++++ Available data
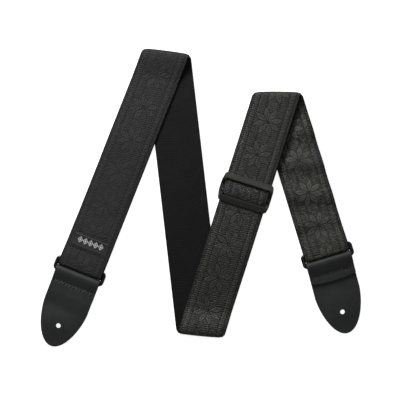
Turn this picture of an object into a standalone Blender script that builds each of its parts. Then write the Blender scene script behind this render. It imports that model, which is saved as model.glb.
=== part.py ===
"""Woven guitar strap laid in a zigzag: four runs of ribbon-faced webbing, two end rings with
leather tabs, a woven label and a length slider.

The strap lies on z = 0. Seen from above with +Y away from the viewer, the runs are, from left
to right: left run (rising), middle run (falling), up run (rising) and right run (falling).
Each fold is split at its outermost line, where its hinge lies.
"""

import math

import bmesh
import bpy
from mathutils import Matrix, Vector

MM = 0.001

# Strap section: backing webbing, a gap, and the patterned ribbon on its face.
STRAP_WIDTH = 50 * MM
WEBBING_THICKNESS = 1.0 * MM
RIBBON_THICKNESS = 0.4 * MM
RIBBON_WIDTH = 48 * MM
GAP = 0.3 * MM
STRAP_THICKNESS = WEBBING_THICKNESS + GAP + RIBBON_THICKNESS
HALF_THICKNESS = STRAP_THICKNESS / 2

# Heights of the strap's middle surface above the table.
FOLD_AXIS_HEIGHT = 4.5 * MM
ON_TABLE = HALF_THICKNESS
ON_ONE_LAYER = ON_TABLE + STRAP_THICKNESS + 0.35 * MM
FOLD_RADIUS = FOLD_AXIS_HEIGHT - ON_TABLE
INNER_FOLD_RADIUS = FOLD_AXIS_HEIGHT - ON_ONE_LAYER
FOLD_TOP = FOLD_AXIS_HEIGHT + FOLD_RADIUS
INNER_FOLD_TOP = FOLD_AXIS_HEIGHT + INNER_FOLD_RADIUS

# Each fold is split at its outermost line.
BEND_STEPS = 7
SPLIT_ANGLE = GAP / 2 / FOLD_RADIUS

# Plan of the zigzag: headings in degrees from +X, and lengths between outermost fold lines.
MIDDLE_POINT = Vector((-19.4, 4.3, 0)) * MM
LEFT_HEADING = 248.4
MIDDLE_HEADING = -83.4
UP_HEADING = 72.45
RIGHT_HEADING = -73.1
LEFT_LENGTH = 255.5 * MM
MIDDLE_LENGTH = 312.0 * MM
UP_LENGTH = 278.3 * MM
RIGHT_LENGTH = 183.6 * MM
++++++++
Your task is to repeat the data exactly; please include every line.

:: The completed task ::
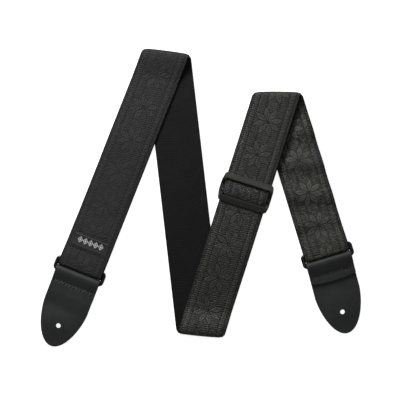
Turn this picture of an object into a standalone Blender script that builds each of its parts. Then write the Blender scene script behind this render. It imports that model, which is saved as model.glb.
=== part.py ===
"""Woven guitar strap laid in a zigzag: four runs of ribbon-faced webbing, two end rings with
leather tabs, a woven label and a length slider.

The strap lies on z = 0. Seen from above with +Y away from the viewer, the runs are, from left
to right: left run (rising), middle run (falling), up run (rising) and right run (falling).
Each fold is split at its outermost line, where its hinge lies.
"""

import math

import bmesh
import bpy
from mathutils import Matrix, Vector

MM = 0.001

# Strap section: backing webbing, a gap, and the patterned ribbon on its face.
STRAP_WIDTH = 50 * MM
WEBBING_THICKNESS = 1.0 * MM
RIBBON_THICKNESS = 0.4 * MM
RIBBON_WIDTH = 48 * MM
GAP = 0.3 * MM
STRAP_THICKNESS = WEBBING_THICKNESS + GAP + RIBBON_THICKNESS
HALF_THICKNESS = STRAP_THICKNESS / 2

# Heights of the strap's middle surface above the table.
FOLD_AXIS_HEIGHT = 4.5 * MM
ON_TABLE = HALF_THICKNESS
ON_ONE_LAYER = ON_TABLE + STRAP_THICKNESS + 0.35 * MM
FOLD_RADIUS = FOLD_AXIS_HEIGHT - ON_TABLE
INNER_FOLD_RADIUS = FOLD_AXIS_HEIGHT - ON_ONE_LAYER
FOLD_TOP = FOLD_AXIS_HEIGHT + FOLD_RADIUS
INNER_FOLD_TOP = FOLD_AXIS_HEIGHT + INNER_FOLD_RADIUS

# Each fold is split at its outermost line.
BEND_STEPS = 7
SPLIT_ANGLE = GAP / 2 / FOLD_RADIUS

# Plan of the zigzag: headings in degrees from +X, and lengths between outermost fold lines.
MIDDLE_POINT = Vector((-19.4, 4.3, 0)) * MM
LEFT_HEADING = 248.4
MIDDLE_HEADING = -83.4
UP_HEADING = 72.45
RIGHT_HEADING = -73.1
LEFT_LENGTH = 255.5 * MM
MIDDLE_LENGTH = 312.0 * MM
UP_LENGTH = 278.3 * MM
RIGHT_LENGTH = 183.6 * MM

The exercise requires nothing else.